Cohen loves tango, and the dance and music are the backdrop of his latest book, "17 Stone Angels," a detective story set in Buenos Aires. The writer, who imports clothing and textiles for his shop, Invisible World Trading Co., has been to Buenos Aires 14 times. He's shared the dance floor with renowned dancers and heard old men singing in the legendary, now decrepit bars, such as Filicudi.

"Tango is very nostalgic," Cohen said. "It often has to do with the old barrio you left behind, lamenting a lost youth in Buenos Aires and usually a girl who dumped you. Or who you left and now wish you could go back to. It's a lot like the blues, but not as raw - more sophisticated and melancholic. The blues are not usually nostalgic, more cries of pain and despair."

The lyrics are often filled with a kind of Buenos Aires slang called lunfardo, which originated in the 1930s and comes largely from gambling and prison slang.

Many of the songs are about corruption and crime, populated with antiheroes, underworld characters and lost souls, unfaithful women and violent men. Amidst this is the honest guy who is beaten down by the corruption around him. The songs are often recounted by this central character, who is sitting in a bar, either smoking cigarettes and drinking whisky or staring into space and dreaming sadly of the past.

"In the lyrics, often the people are putting emotional distance between them and the painful events of the past," Cohen said. "It's about taking it on the chin, about sucking it up and surviving in a corrupt world."

The dance can have that same emotionally distant quality, Cohen said, in spite of its drama and the physical closeness. It depends where the dancing is done and who is dancing.

"Basically you have the flashy, showy international tango and the equally complicated but less flashy tango that people dance in the barrios," Cohen said.

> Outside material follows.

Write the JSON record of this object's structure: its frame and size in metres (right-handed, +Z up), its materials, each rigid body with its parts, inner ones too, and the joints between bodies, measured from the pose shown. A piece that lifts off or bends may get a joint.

Dance master Richard Powers has spent decades studying social dance and dance history and teaches at Stanford University. He said the international, or British-style tango with the head snaps, bows and sequins is a competition style, one that emphasizes more emotional and upper-body distance than social dance does.

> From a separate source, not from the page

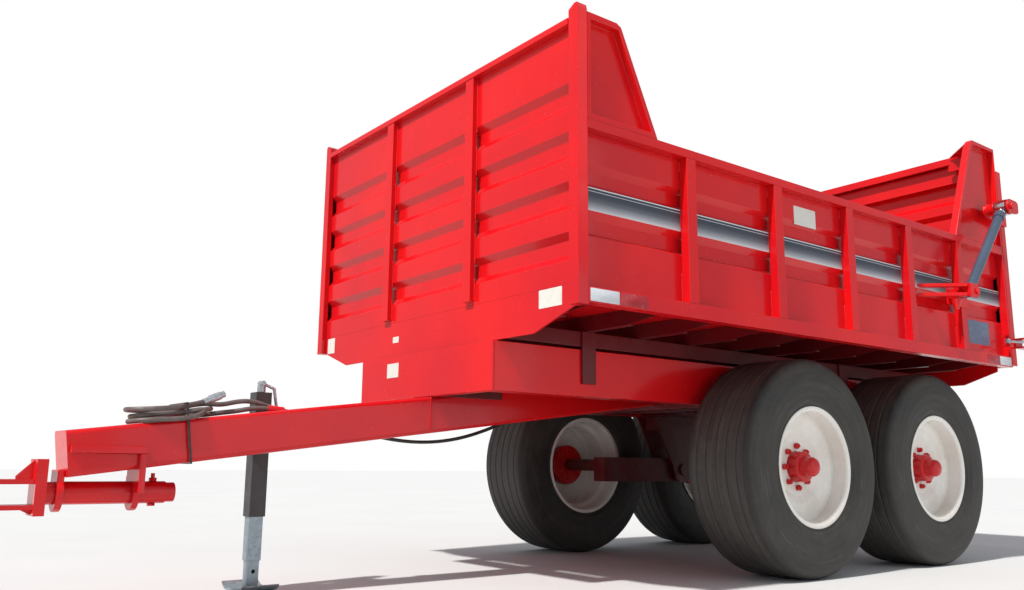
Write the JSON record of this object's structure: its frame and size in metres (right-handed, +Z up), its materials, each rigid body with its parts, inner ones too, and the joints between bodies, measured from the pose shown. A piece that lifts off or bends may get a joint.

"Distance was the way some people approached it. The sensual or passionate style is real, too, where the emphasis is on your partner, not impressing judges," Powers said. "Everyone finds something different to like about tango. Some like the complexity, some the history, some the music, some the simplicity. It can be a simple walking dance as long as both people want to do it that way."

Although the competition style is standardized, the social dance has developed many variations throughout its century-long history.

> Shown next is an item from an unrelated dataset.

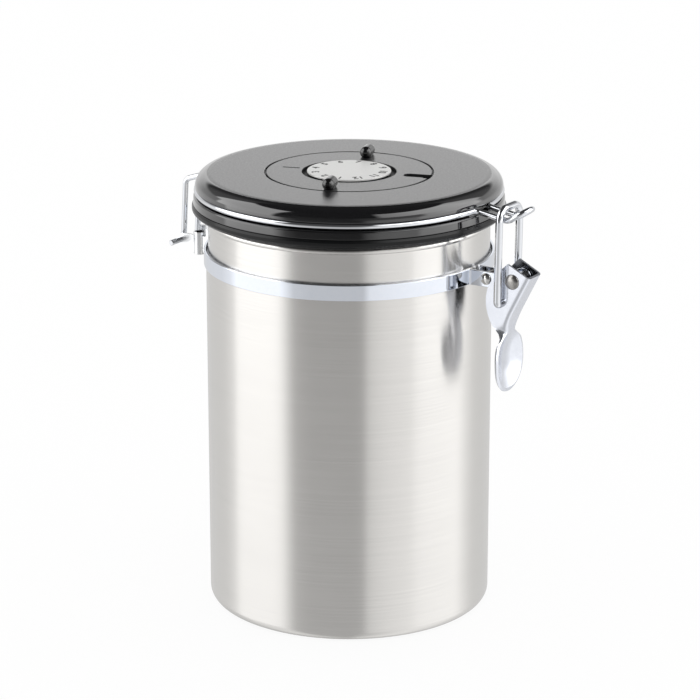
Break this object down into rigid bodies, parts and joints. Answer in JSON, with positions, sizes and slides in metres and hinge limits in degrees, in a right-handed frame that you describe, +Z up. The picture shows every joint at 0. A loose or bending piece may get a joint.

"There's a wonderful richness of variety, from individual to individual," Powers said. "Some will say you dance to the lyrics. Others say you dance to the rhythm."

Cohen said the man's part is very different from the woman's but they mesh like clockwork. The man might do two or three slow steps while the woman takes seven or eight steps, but they whirl and revolve together in matching precision.

"It's a very macho dance," Cohen said. "The man always leads but if the women doesn't follow there is no dance. He needs her and depends on her. As they say, 'It takes two to tango.' "

While some dances can be learned by memorizing patterns and sequences and specific steps, tango really depends on lead and follow, Powers said.

"That's a very highly developed part of tango, part of the pleasure and challenge," he added.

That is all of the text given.